The big finale is a series of fights between Ah Lung and Professor Pai’s three bodyguards. The first one is a black karate expert, played Lee Hoi-Sang in blackface. That is definitely a joke that would never go over with audiences today. The second fight is with a Caucasian boxer, played by David Nick. The Bruce Lee imitation is at its best here, with homages to Way of the Dragon and Game of Death in this sequence. The final fight is with Leung Kar-Yan, where both men eschew modern fighting for more traditional kung fu techniques. Keeping with the traditional theme for the fight, instead of nunchaku, Sammo fights with an iron hoop, which is an actual weapon in some styles. Sammo also uses the Five Animals form from hung gar during a fight at the mansion against the Roy Chiao’s goons. Fans of both Bruce Lee’s style of screen fighting and traditional kung fu forms will easily find something to like here.

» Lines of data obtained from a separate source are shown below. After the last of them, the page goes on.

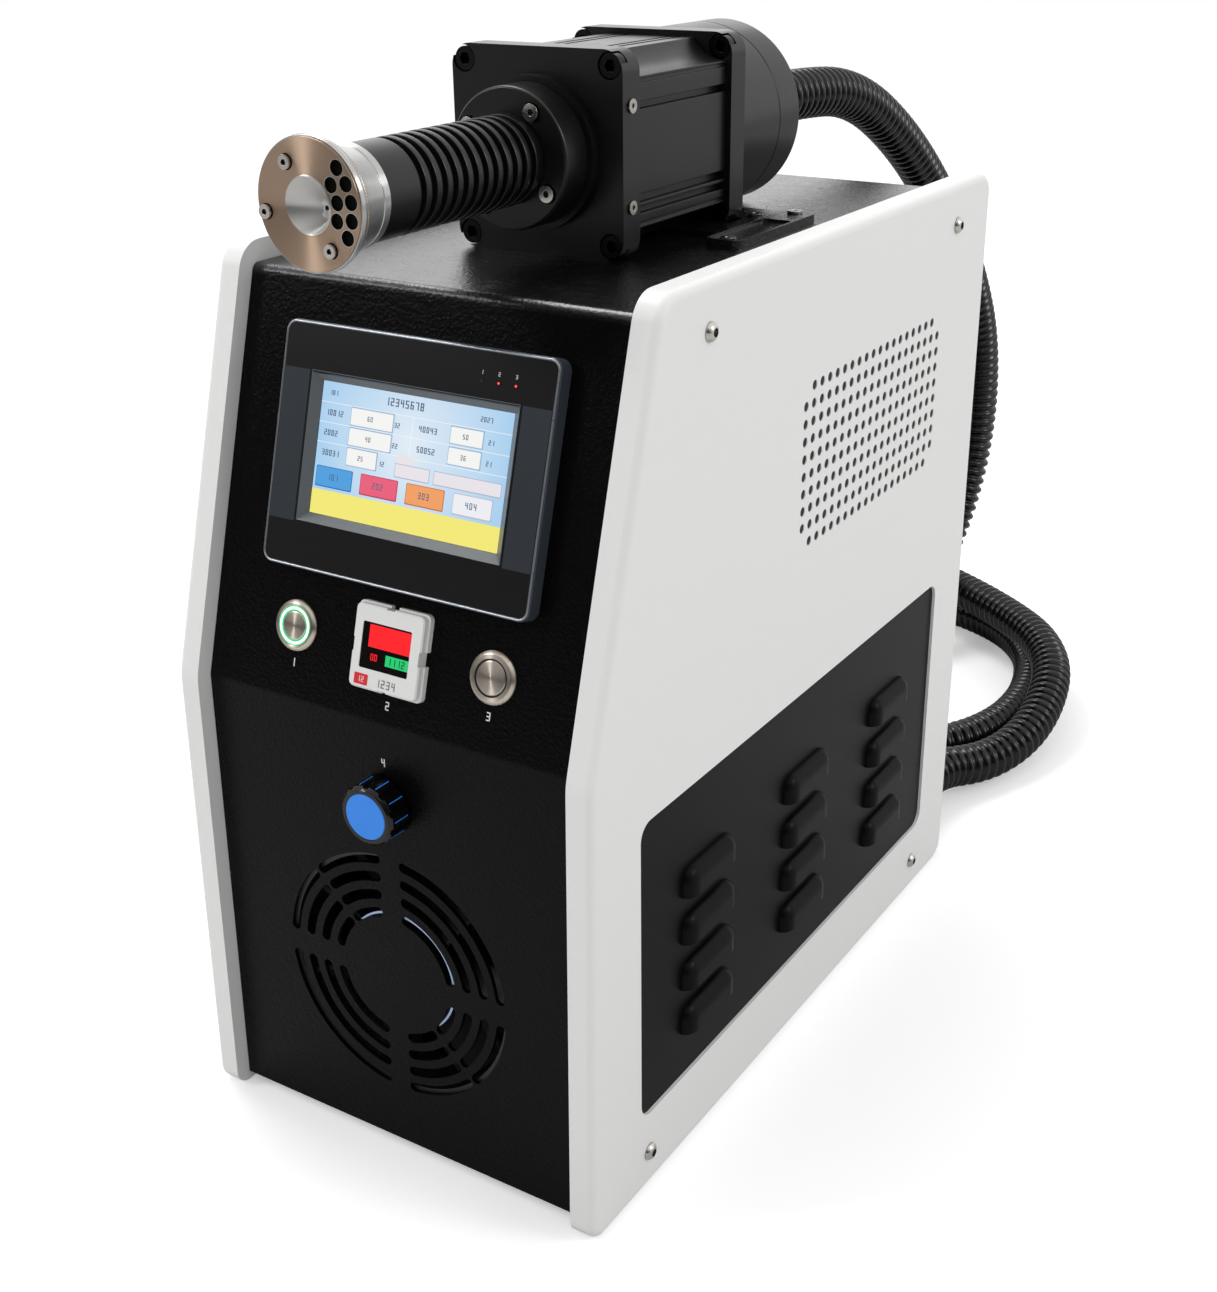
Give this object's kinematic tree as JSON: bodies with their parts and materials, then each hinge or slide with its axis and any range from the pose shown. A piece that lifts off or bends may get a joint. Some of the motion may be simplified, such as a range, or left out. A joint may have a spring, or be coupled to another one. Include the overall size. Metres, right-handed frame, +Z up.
{
  "type": "plasma surface treatment system",
  "caption": "Bench plasma surface treater: steel cabinet with touchscreen, fan grille and louvred sides, a rotary nozzle gun resting on top and a corrugated hose.",
  "frame": {"origin": "centre of the box round the cabinet and gun without the hose, on the table plane", "axes": "+X to the right of the operator's view of the front, +Y from the front to the rear, +Z up"},
  "size_m": [0.4671, 0.7693, 0.4712],
  "materials": {
    "white_powder_coat": "satin powder coat",
    "black_powder_coat": "fine textured powder coat",
    "stainless_screws": "bright",
    "foot_rubber": "matte",
    "screen_bezel": "satin",
    "display_glass": "lit display under glass",
    "signal_lens": "clear lens",
    "lit_ring_green": "glowing ring",
    "button_steel": "turned",
    "switch_white": "moulded",
    "switch_display": "dark display window",
    "knob_black": "moulded",
    "knob_blue": "moulded",
    "cast_aluminium": "bead blasted",
    "turned_steel": "turned",
    "fan_plastic": "moulded",
    "galvanised_case": "zinc plated",
    "transformer_core": "varnished laminations",
    "circuit_board": "laminate",
    "valve_brass": "machined",
    "inlet_plastic": "moulded",
    "gland_plastic": "moulded",
    "black_anodised": "black anodised",
    "bronze_face": "turned bronze",
    "motor_iron": "laminated",
    "electrode_tungsten": "ground",
    "hose_black": "corrugated"
  },
  "bodies": {
    "cabinet": {"left_side_cover": "white_powder_coat", "right_side_cover": "white_powder_coat", "front_top_shell": "black_powder_coat", "base_tray": "black_powder_coat", "rear_panel": "black_powder_coat", "gun_dock_rails": "black_powder_coat", "gun_dock_plate": "black_powder_coat", "left_louvre_panel": "black_powder_coat", "right_louvre_panel": "black_powder_coat", "cover_screws": "stainless_screws", "gun_side_screws": "stainless_screws", "gun_flange_screws": "stainless_screws", "gun_dock_screws": "stainless_screws", "fan_nuts": "stainless_screws", "button_nuts": "stainless_screws", "rubber_feet": "foot_rubber", "touchscreen_housing": "screen_bezel", "touchscreen_overlay": "screen_bezel", "touchscreen_display": "display_glass", "status_leds": "signal_lens", "left_button_light_ring": "lit_ring_green", "left_button_body": "button_steel", "right_button_body": "button_steel", "pressure_switch_frame": "switch_white", "pressure_switch_window": "switch_display", "regulator_body": "cast_aluminium", "gun_bearings": "turned_steel", "fan_frame": "fan_plastic", "power_supply": "galvanised_case", "high_voltage_transformer": "transformer_core", "control_board": "circuit_board", "solenoid_valve": "valve_brass", "air_inlet_fitting": "valve_brass", "power_inlet": "inlet_plastic", "hose_gland_rear": "gland_plastic", "gun_hose_gland": "gland_plastic", "gun_front_plate": "black_anodised", "gun_body": "black_anodised", "gun_rear_plate": "black_anodised", "gun_plate_screws": "black_anodised", "gun_motor_flange": "black_anodised", "gun_finned_sleeve": "black_anodised", "gun_rear_housing": "black_anodised", "gun_rear_cap": "black_anodised", "motor_stator": "motor_iron", "plasma_electrode": "electrode_tungsten", "hose": "hose_black"},
    "left_button": {"left_button_cap": "button_steel"},
    "right_button": {"right_button_cap": "button_steel"},
    "regulator_spindle_body": {"regulator_spindle": "turned_steel"},
    "regulator_knob_body": {"regulator_knob": "knob_black", "regulator_knob_cap": "knob_blue"},
    "fan_rotor": {"fan_impeller": "fan_plastic"},
    "nozzle_rotor": {"nozzle_head": "turned_steel", "nozzle_face": "bronze_face", "nozzle_screws": "stainless_screws", "nozzle_shaft": "turned_steel", "motor_rotor": "motor_iron"},
    "rocker": {"power_rocker": "inlet_plastic"}
  },
  "joints": [
    {"name": "left_button_press", "type": "slide", "parent": "cabinet", "child": "left_button", "axis": [0, 0.9592, -0.2828], "range_m": [0, 0.0015], "stiffness_N_per_m": 600},
    {"name": "right_button_press", "type": "slide", "parent": "cabinet", "child": "right_button", "axis": [0, 0.9592, -0.2828], "range_m": [0, 0.0015], "stiffness_N_per_m": 600},
    {"name": "regulator_turn", "type": "hinge", "parent": "cabinet", "child": "regulator_spindle_body", "pos_m": [0, -0.18196, 0.17877], "axis": [0, -0.9998, 0.0198], "range_deg": [-1080, 1080]},
    {"name": "regulator_pull", "type": "slide", "parent": "regulator_spindle_body", "child": "regulator_knob_body", "axis": [0, -0.9998, 0.0198], "range_m": [0, 0.002]},
    {"name": "fan_spin", "type": "hinge", "parent": "cabinet", "child": "fan_rotor", "pos_m": [0, -0.16865, 0.09319], "axis": [0, -0.9998, 0.0198], "continuous": true},
    {"name": "nozzle_spin", "type": "hinge", "parent": "cabinet", "child": "nozzle_rotor", "pos_m": [0, -0.15, 0.42905], "axis": [0, 1, 0], "continuous": true},
    {"name": "power_rocker_tilt", "type": "hinge", "parent": "cabinet", "child": "rocker", "pos_m": [-0.058, 0.1792, 0.083], "axis": [1, 0, 0], "range_deg": [-8, 8]}
  ]
}
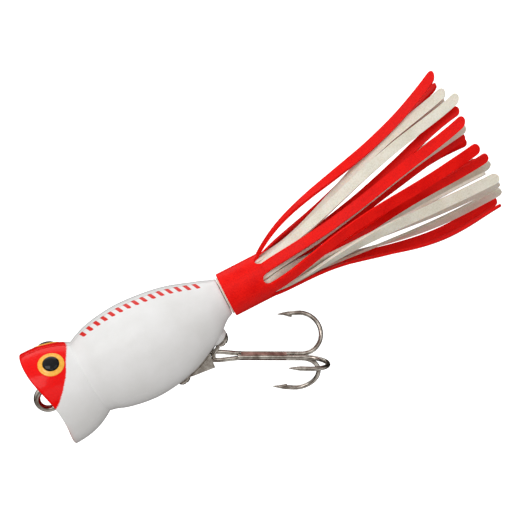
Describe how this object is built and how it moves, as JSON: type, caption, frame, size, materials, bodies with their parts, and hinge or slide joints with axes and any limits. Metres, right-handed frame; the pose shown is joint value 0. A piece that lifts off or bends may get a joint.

Enter the Fat Dragon is one of those movies that you’ll most likely watch once, and then fast-forward to the fight sequences in subsequent viewings. It doesn’t have enough substance as a whole to be a classic, nor does it have the non-stop action and training sequences to make up for the lack of plot. That said, this is some of the best overall fighting of 1978, bar none.


[1] - While the English title is a play on Enter the Dragon, the Chinese title is play on the Chinese title for Way of the Dragon, which translates as “Fierce Dragon Crossing the River”.